The DOLE, NLRC and the Supreme Courts are strict and uncompromising. The second commandment is that management should adhere to the specific just causes for termination of employment, under Article 282 of the Code, like serious misconduct, insubordination, fraud, breach of trust, gross and habitual negligence and crimes. Third, employers should follow the authorized causes under Article 283, like redundancy and retrenchment, labor-saving devices and closures. Fourth, the strict rules on due process, under Article 277 (b) should never be compromised.
Fifth, management should always bear in mind that, in illegal dismissal cases, it is the employers and not the complainants who have the burden of proof. Sixth, the proof must be enough to qualify, under the law, and controlling doctrine, as falling within the quantum of substantial evidence. In Cebu alone, many firms failed to comply with these basic principles. The seventh commandment is that management should master the art and science of proper and adequate documentation, from hiring to retiring.
Legal forms should be prepared following the intricate procedures and formalities. The advice of expert lawyers should be sought. Some lawyers may be excellent in criminal and civil laws but are absolutely clueless in the practice of labor laws and labor relations. Any mistake could endanger the viability of the business and the career of CEOs and COOs and some HR executives. Commandment number 8 is the crucial choice of lawyers and consultants and the proper handling of labor cases before the Labor Arbiters and the NLRC, the appellate and the Supreme Court.

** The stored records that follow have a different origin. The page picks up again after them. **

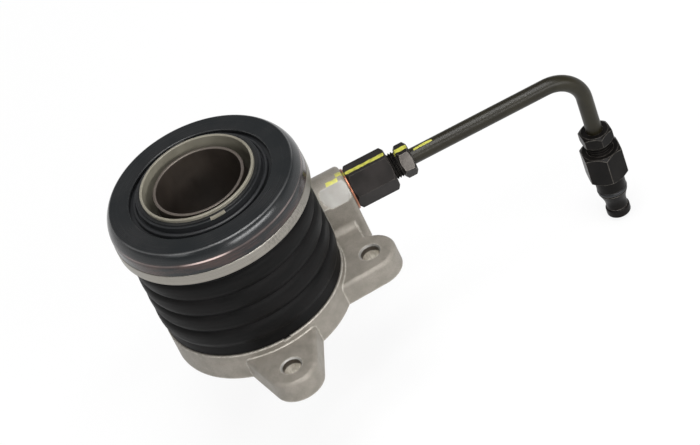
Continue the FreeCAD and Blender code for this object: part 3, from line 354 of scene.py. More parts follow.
def spin_round(bm, steps):
    """Spins an open or closed outline once round the upright axis."""
    bmesh.ops.spin(bm, geom=bm.verts[:] + bm.edges[:], cent=(0, 0, 0), axis=(0, 0, 1),
                   dvec=(0, 0, 0), angle=math.tau, steps=steps, use_merge=True,
                   use_normal_flip=False, use_duplicate=False)
    bmesh.ops.remove_doubles(bm, verts=bm.verts, dist=0.0005)
    bmesh.ops.recalc_face_normals(bm, faces=bm.faces)
    return bm


def spun_ring(corners, rounds=None, steps=128):
    """A turned ring."""
    bm = bmesh.new()
    outline_face(bm, corners, rounds)
    bmesh.ops.delete(bm, geom=bm.faces[:], context="FACES_ONLY")
    return spin_round(bm, steps)


def finish_piece(bm, name, body, slot, finishes, *nodes, place=Matrix(), angle=32):
    """Scales a piece to metres, puts it in its place and shows it."""
    harden(bm, angle)
    bmesh.ops.transform(bm, matrix=Matrix.Scale(0.001, 4) @ place, verts=bm.verts)
    return show(as_mesh(bm, name, *finishes), name, body, slot, *nodes)


tube_steel, tree, shader, place = start_finish("tube_steel", 0.2, 0.42)
grain = use_effect(tree, fine_grain, Place=place, Scale=1400.0)
streak = noise(tree, stretched(tree, place, 1.0, 0.06), 1800.0, 3.0, 0.6)
wire(tree, shader, Base_Color=patches(tree, grain, (46, 40, 35), (58, 51, 45)),
     Roughness=ramp(tree, streak, 0.3, 0.7, 0.36, 0.52), Normal=bumps(tree, streak, 0.1, 0.00005))

cut_steel, tree, shader, place = start_finish("cut_steel", 0.45, 0.42)
line = use_effect(tree, lathe_lines, Place=place, Lines=4200.0)["Line"]
wire(tree, shader, Base_Color=tint(tree, ramp(tree, line, 0.3, 0.7), shade(84, 77, 71),
                                   shade(112, 104, 97)))

tube = spun_ring([(15.75, 0.0), (21.5, 0.0), (21.5, 1.4), (16.85, 1.4), (16.85, 64.4),
                  (15.75, 64.4)], {0.35: [4, 5], 0.2: [1, 2], 0.5: [0]})
for face in tube.faces:
    face.material_index = int(face.calc_center_median().z > 64.0)
finish_piece(tube, "drawn_guide_tube", "housing", "tube_steel", [tube_steel, cut_steel],
             "guide_tube")


# Seals and stop ring
# Nitrile O-ring under the tube, cup seal under the piston, wiper at the mouth of the cylinder
# and a spring-steel ring on the tube that ends the stroke. All are inside, out of sight.
seal_rubber, tree, shader, place = start_finish("seal_rubber", 0.0, 0.4, Specular_IOR_Level=0.35)
grain = use_effect(tree, fine_grain, Place=place, Scale=3000.0)
wire(tree, shader, Normal=bumps(tree, grain["Speckle"], 0.1, 0.00004),
     Base_Color=tint(tree, grain["Patches"], shade(25, 26, 27), shade(38, 39, 41)))

spring_steel, tree, shader, place = start_finish("spring_steel", 0.8, 0.36)
grain = use_effect(tree, fine_grain, Place=place, Scale=2400.0)
wire(tree, shader, Normal=bumps(tree, grain["Speckle"], 0.12, 0.00004),
     Base_Color=patches(tree, grain, (138, 136, 130), (172, 170, 163), 0.35, 0.65))


def dress(node, finish):
    """Gives a CAD node that stays its material."""
    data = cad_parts[node].data
    data.materials.clear()
    data.materials.append(finish)


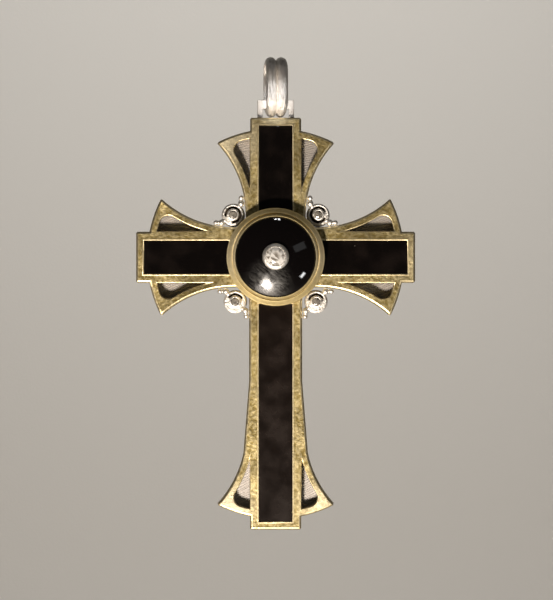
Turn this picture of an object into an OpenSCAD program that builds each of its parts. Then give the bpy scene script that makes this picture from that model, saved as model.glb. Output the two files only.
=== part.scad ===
// Pectoral cross with a loose bail, in millimetres. +Z is up and the front faces -Y.
// The origin is inside the crown of the bail, where a chain or ribbon carries it.
// Flat pieces are drawn as seen from the front, in an arm's own frame: X across the arm
// and Y outwards from the centre of the cross. Depths are measured forwards, against +Y,
// from the plane of the lug.

/* [Cross] */
// From the centre to the end of the top arm and of each side arm
arm_reach = 33.9; // [33:0.1:36]
// From the centre to the end of the foot
foot_reach = 66.2; // [60:0.1:75]
// Width of the straight frame round each stone slab
frame_w = 12.4; // [12:0.1:12.6]
// Width of the frame's long sides
frame_side = 2.1; // [1.8:0.1:2.4]
// Width of the frame's outer end
frame_end = 1.9; // [1.5:0.1:2.4]
// Half width of the foot's straight part, above its wings
foot_half = 6.45; // [6.3:0.05:6.5]
// From the centre to where the foot starts to widen
foot_taper_from = 30; // [20:1:35]
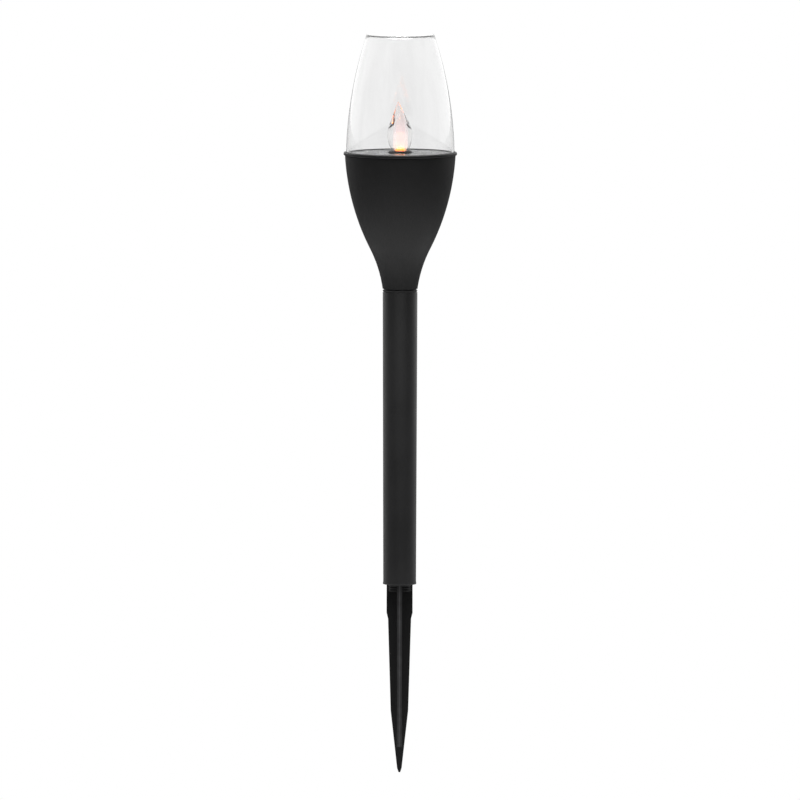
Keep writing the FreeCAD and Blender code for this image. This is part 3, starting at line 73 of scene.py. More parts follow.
camera_data = bpy.data.cameras.new("camera")
camera_data.lens = LENS
camera_data.sensor_width = SENSOR
camera = bpy.data.objects.new("camera", camera_data)
away = LENS / SENSOR * SEEN_ACROSS
camera.location = AIM + away * Vector((0, -math.cos(LOOKS_DOWN), math.sin(LOOKS_DOWN)))
turned_down = Matrix.Rotation(math.pi / 2 - LOOKS_DOWN, 3, "X") @ Matrix.Rotation(ROLLED, 3, "Z")
camera.rotation_euler = turned_down.to_euler()
bpy.context.scene.collection.objects.link(camera)
bpy.context.scene.camera = camera


def put(tree, kind, values=(), **settings):
    """A node with its settings, and with values for its inputs by name."""
    made = tree.nodes.new(kind)
    for key, value in settings.items():
        setattr(made, key, value)
    for key, value in dict(values).items():
        made.inputs[key].default_value = value
    return made


def ramp(tree, source, *stops):
    """A colour ramp on a value: each stop is a position and a grey or a colour."""
    made = tree.nodes.new("ShaderNodeValToRGB")
    bar = made.color_ramp.elements
    while len(bar) < len(stops):
        bar.new(0.5)
    for element, (position, colour) in zip(bar, stops):
        element.position = position
        element.color = (*colour, 1) if isinstance(colour, tuple) else (colour, colour, colour, 1)
    tree.links.new(source, made.inputs["Fac"])
    return made.outputs["Color"]


SWEEP_WHITE = 1.0
SWEEP_BEHIND = 1.3
SWEEP_EDGE = 0.95
ROOM_BESIDE = 0.27
ROOM_IN_FRONT = 0.11
OVERHEAD = 0.25
SEEN_THROUGH_IN_FRONT = 0.35

world = bpy.data.worlds.new("sweep")
world.use_nodes = True
bpy.context.scene.world = world
air = world.node_tree
background = air.nodes["Background"]
direction = put(air, "ShaderNodeTexCoord")
parts = put(air, "ShaderNodeSeparateXYZ")
air.links.new(direction.outputs["Generated"], parts.inputs["Vector"])
depth = put(air, "ShaderNodeMapRange", {"From Min": -1.0, "From Max": 1.0})
air.links.new(parts.outputs["Y"], depth.inputs["Value"])
around = ramp(air, depth.outputs["Result"], (0.25, ROOM_IN_FRONT), (0.52, ROOM_BESIDE),
              (0.72, SWEEP_EDGE), (1.0, SWEEP_BEHIND))
height = put(air, "ShaderNodeMapRange", {"From Min": 0.35, "From Max": 0.8})
air.links.new(parts.outputs["Z"], height.inputs["Value"])
lit = put(air, "ShaderNodeMix", data_type="RGBA")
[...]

The ninth commandment is knowing how to respond to summons, adverse decisions, writs of executions and other legal processes. Out of sheer lack of knowledge or worse, lack of respect for law and fundamental workers’ rights, many monumental mistakes had been committed. The tenth is for management to proactively train their executives, managers and HR staff how to avoid and prevent cases to be filed against the company. A small investment in these forward-looking, developmental and empowering seminars can go a long way in saving the business from the adverse effects of unfavorable court rulings.